# Source excerpt
** BEGIN **

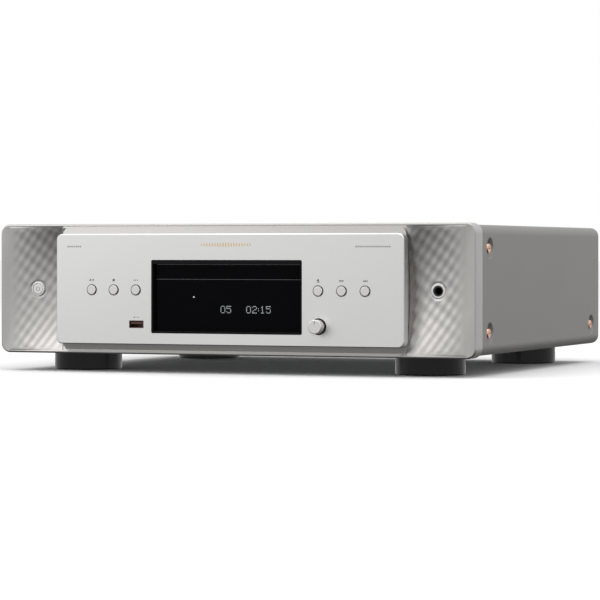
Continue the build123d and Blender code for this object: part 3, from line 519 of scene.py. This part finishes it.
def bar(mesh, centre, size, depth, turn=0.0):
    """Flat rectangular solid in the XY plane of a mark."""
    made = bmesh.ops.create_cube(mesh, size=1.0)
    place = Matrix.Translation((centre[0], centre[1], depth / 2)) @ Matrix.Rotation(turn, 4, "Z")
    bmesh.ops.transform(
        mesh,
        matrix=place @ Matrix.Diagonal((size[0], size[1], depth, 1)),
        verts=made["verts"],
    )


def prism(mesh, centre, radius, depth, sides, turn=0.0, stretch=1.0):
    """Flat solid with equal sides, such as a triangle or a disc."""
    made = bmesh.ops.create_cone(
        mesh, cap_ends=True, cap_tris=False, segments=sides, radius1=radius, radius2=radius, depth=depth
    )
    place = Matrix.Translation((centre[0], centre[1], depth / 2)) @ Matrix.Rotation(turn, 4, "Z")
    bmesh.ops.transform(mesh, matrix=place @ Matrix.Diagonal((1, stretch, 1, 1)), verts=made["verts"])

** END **

# Objective
Extract all of the data shown above and repeat it verbatim.

# Problem solution
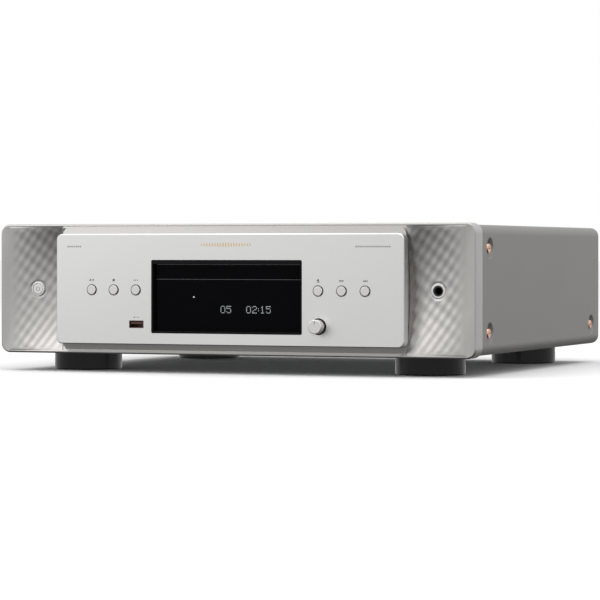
Continue the build123d and Blender code for this object: part 3, from line 519 of scene.py. This part finishes it.
def bar(mesh, centre, size, depth, turn=0.0):
    """Flat rectangular solid in the XY plane of a mark."""
    made = bmesh.ops.create_cube(mesh, size=1.0)
    place = Matrix.Translation((centre[0], centre[1], depth / 2)) @ Matrix.Rotation(turn, 4, "Z")
    bmesh.ops.transform(
        mesh,
        matrix=place @ Matrix.Diagonal((size[0], size[1], depth, 1)),
        verts=made["verts"],
    )


def prism(mesh, centre, radius, depth, sides, turn=0.0, stretch=1.0):
    """Flat solid with equal sides, such as a triangle or a disc."""
    made = bmesh.ops.create_cone(
        mesh, cap_ends=True, cap_tris=False, segments=sides, radius1=radius, radius2=radius, depth=depth
    )
    place = Matrix.Translation((centre[0], centre[1], depth / 2)) @ Matrix.Rotation(turn, 4, "Z")
    bmesh.ops.transform(mesh, matrix=place @ Matrix.Diagonal((1, stretch, 1, 1)), verts=made["verts"])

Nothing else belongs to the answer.